AYLİN CESUR (Devamla) - Daha sonra devam edeceğim.
BAŞKAN - Peki, ilk bölümü tamamlayın isterseniz.
AYLİN CESUR (Devamla) - Ve işsizlik 2001 krizinin en kötü günlerinde yüzde 11,4'tü; dün sabah açıklandı, yüzde 14,7. Sadece 2012'den bu yana işsiz sayısı 2,2 milyondan 4,74 milyona çıkarak rekor kırdı. Genç işsizliğiyse yüzde 26,1.
Tüketici Hakları Derneğinin raporuna göre, Türkiye'de 16 milyon kişi açlık sınırında ve 48 milyon kişi yoksulluk sınırında yani 64 milyon aç değerli milletvekilleri. 2023'e, en büyük 10 ekonomi olma hedefinize dört sene kaldı ancak 2000'de, siz gelmeden evvel dünyanın 16'ncı ekonomisiyken hâlen 20'nci sıradayız, dört senemiz var, ilk 10'a sokacaktınız.

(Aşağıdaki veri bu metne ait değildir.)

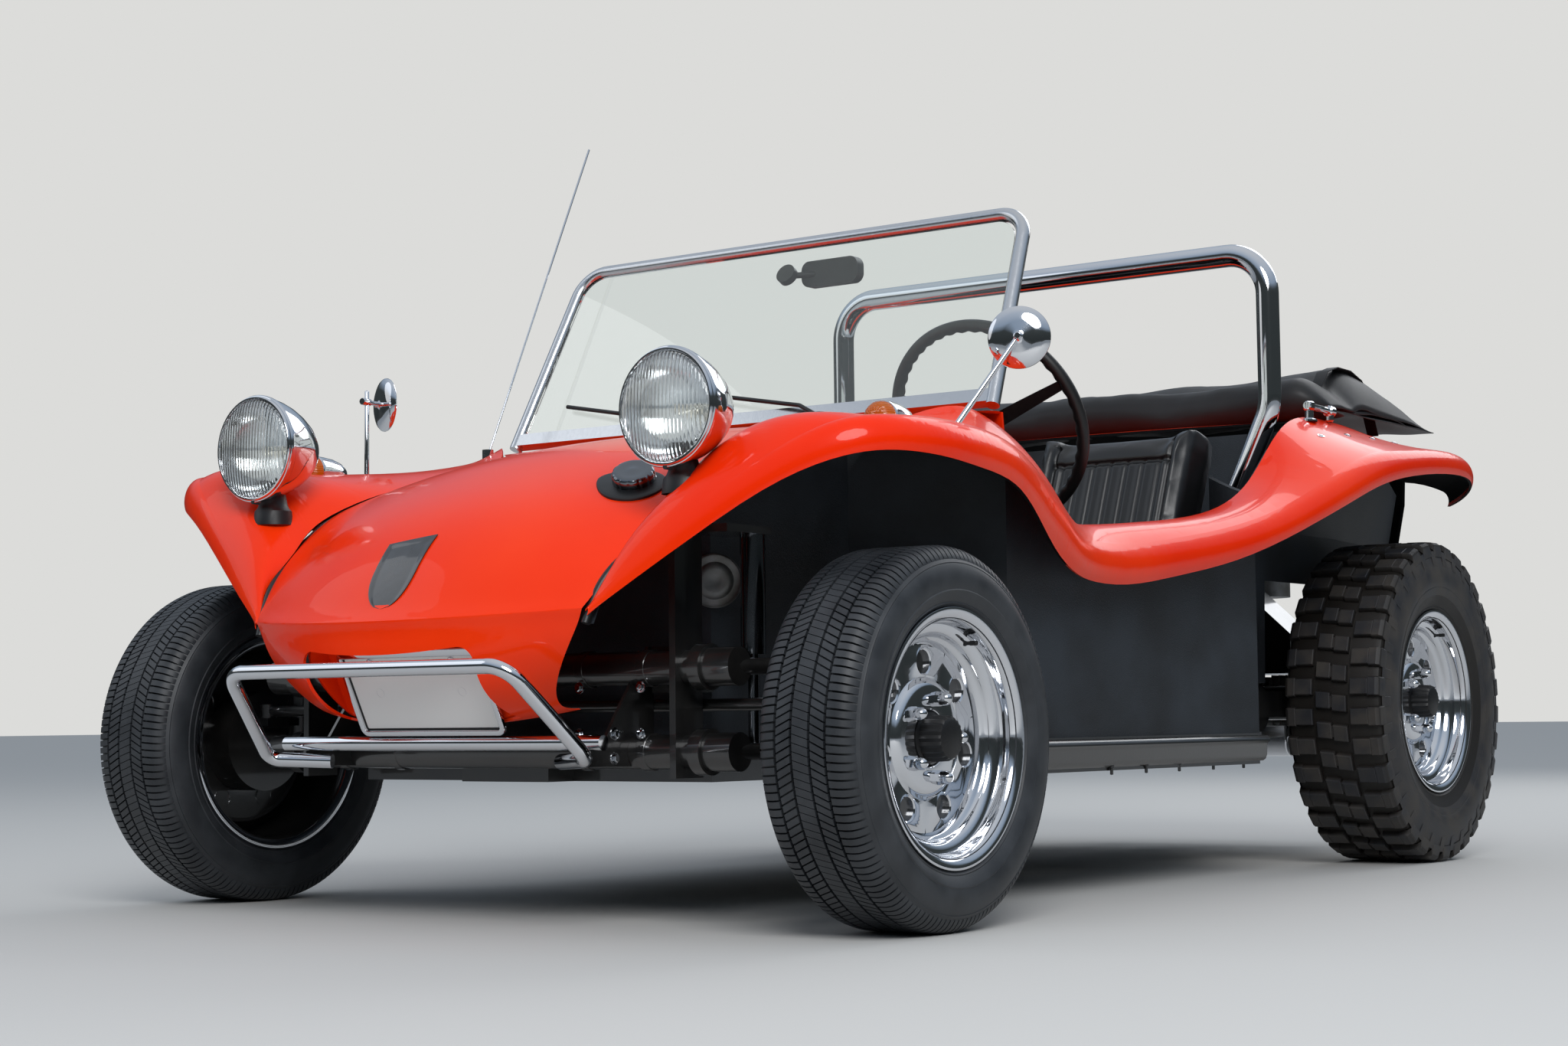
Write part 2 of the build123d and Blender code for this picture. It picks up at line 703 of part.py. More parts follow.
def make_headlights(body):
    """Round buckets with a rim, on short feet that follow the wing."""
    r, rim = headlight_radius, headlight_rim_depth
    profile = [
        Line((0, 0), (0, r)),
        Line((0, r), (rim, r)),
        Line((rim, r), (rim, r - 5)),
        dome(rim, headlight_depth, r - 5),
        Line((headlight_depth, 0), (0, 0)),
    ]
    bucket = turned(profile, at(headlight_x, headlight_y, headlight_z))
    foot = box_between(at(headlight_x - 19, headlight_y + 30, 640), at(headlight_x + 19, headlight_y + 62, headlight_z - 60))
    return both_sides(seated(bucket + foot, body))


def make_lenses():
    """The domed glasses in front of the buckets."""
    profile = [
        Line((-0.3, 0), (-0.3, lens_radius)),
        Line((-0.3, lens_radius), (-2, lens_radius)),
        dome(-2, -2 - lens_bulge, lens_radius),
        Line((-2 - lens_bulge, 0), (-0.3, 0)),
    ]
    return both_sides(turned(profile, at(headlight_x, headlight_y, headlight_z)))


def make_steering_wheel():
    """Rim, three spokes and hub, made flat and turned to the column's angle."""
    rim = Solid.make_torus(steering_rim_radius, steering_grip_radius)
    hub = Pos(0, 0, -20) * Cylinder(28, 50)
    wheel = rim + hub
    for angle in (90, 210, 330):
        arm = box_between((20, -13, -6), (steering_rim_radius, 13, 0))
        wheel += arm.rotate(Axis.Z, angle)
    leaned = wheel.rotate(Axis.X, -(90 - column_angle))
    return leaned.moved(Location(at(column_x, wheel_hub_y, wheel_hub_z)))


def make_column():
    """The steering column with its box behind the beam's upper tube."""
    column = rod([column_point(46), column_point(column_length())], column_radius, 0)
    foot = column_point(column_length())
    front = front_axle_y + beam_y + beam_tube_radius + 0.3
    box = box_between((foot.X - 38, front, foot.Z - 32), (foot.X + 38, foot.Y + 28, foot.Z + 40))
    return column + box


def rod_y(radius, y_from, y_to, x, z):
    """A cylinder along Y between two planes behind the rear axle."""
    return rod([Vector(x, rear_axle_y + y_from, z), Vector(x, rear_axle_y + y_to, z)], radius, 0)


def upright(radius, z_from, z_to, x, y):
    """A cylinder along Z, placed behind the rear axle."""
    return Pos(x, rear_axle_y + y, (z_from + z_to) / 2) * Cylinder(radius, z_to - z_from)


def slab_y(outline, y_from, y_to):
    """An outline in X and Z, extruded rearwards between two planes behind the rear axle."""
    face = make_face(Polyline(*[Vector(x, rear_axle_y + y_from, z) for x, z in outline], close=True))
    return extrude(face, y_to - y_from, dir=(0, 1, 0))


def bank_start(side):
    """How far behind the axle a bank's front barrel is: the right bank sits further back."""
    return case_front + 66 + (bank_stagger if side < 0 else 0)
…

Dolar kuru 2002'de 1,67; bugün 6,06. İki yıllık devlet tahvili faizi 25,71. Kişi başına düşen millî gelir 12.480 dolardan 9.632'ye yani 2007 seviyesine sadece son beş yılda düştü.
(Mikrofon otomatik cihaz tarafından kapatıldı)
AYLİN CESUR (Devamla) - Devam edeceğim. (İYİ PARTİ sıralarından alkışlar)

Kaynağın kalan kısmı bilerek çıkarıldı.